I loved the focus on paper magic here, but I’m also biased because the last time I’d really experienced seeing/reading about paper magic was through Read or Die. Yes, there’s a fundamental con about using paper itself, most of which deal with getting the paper wet. However, reinforced as is, it is a formidable magic (I mean, who hasn’t agonized over a simple paper cut? Now project that to mean several hundred paper cuts…). As the story went on, we definitely see Ceony playing with different methods of paper magic.
The relationship was also pretty slow-build, and at first I’d been a bit reluctant to get into something that was most definitely a teacher-student romantic relationship (especially when I absolutely HATE this trope in young adult contemporary books–when the student is much, MUCH younger than her mentor and her mentor should definitely know better). However, I think the mentality is there because of how old the characters are at the start of a story. In Ceony’s case, I felt she was already an adult (19 going on 20 in book 1, 22 by book 3) that she can make up her own mind about these things.
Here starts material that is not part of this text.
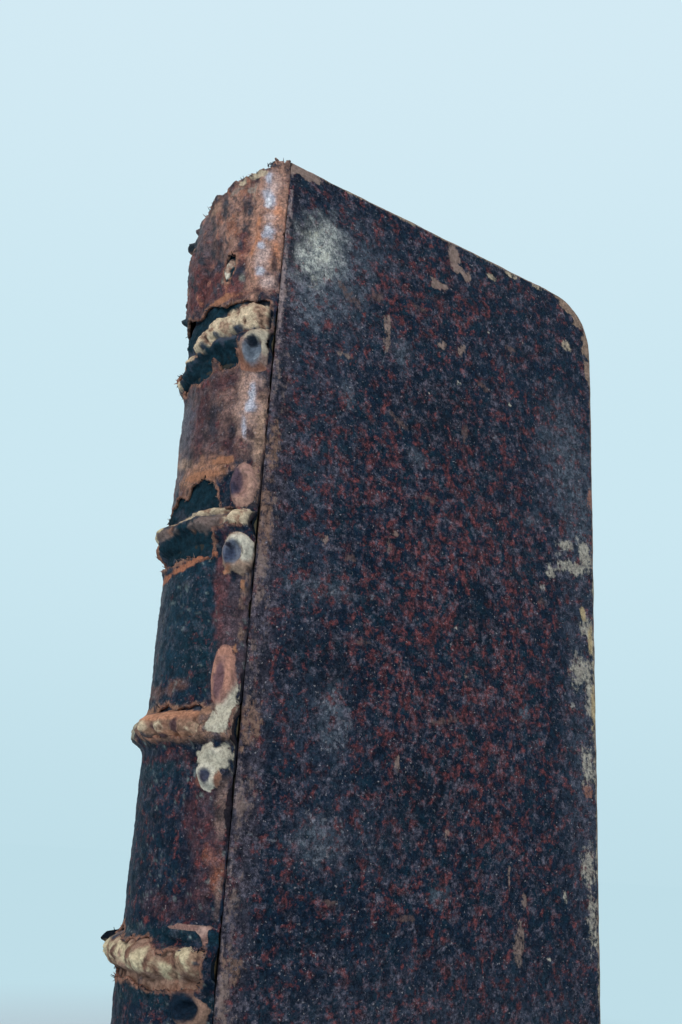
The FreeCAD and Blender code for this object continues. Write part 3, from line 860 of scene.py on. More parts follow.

Also, I don’t blame her, Emery Thane cuts an interesting–and definitely alluring–figure.
I did wish there was more focus on the bigger, more hard-hitting plotlines. Granted, this book opened up for the future plots of the next two books, and it was great seeing into Emery’s heart, but being solely in Ceony’s perspective severely limited the overall picture of Excisioners and the dangers they pose to the greater world.
3.5 / 5 cookies! I definitely recommend the entire trilogy for the magic system alone.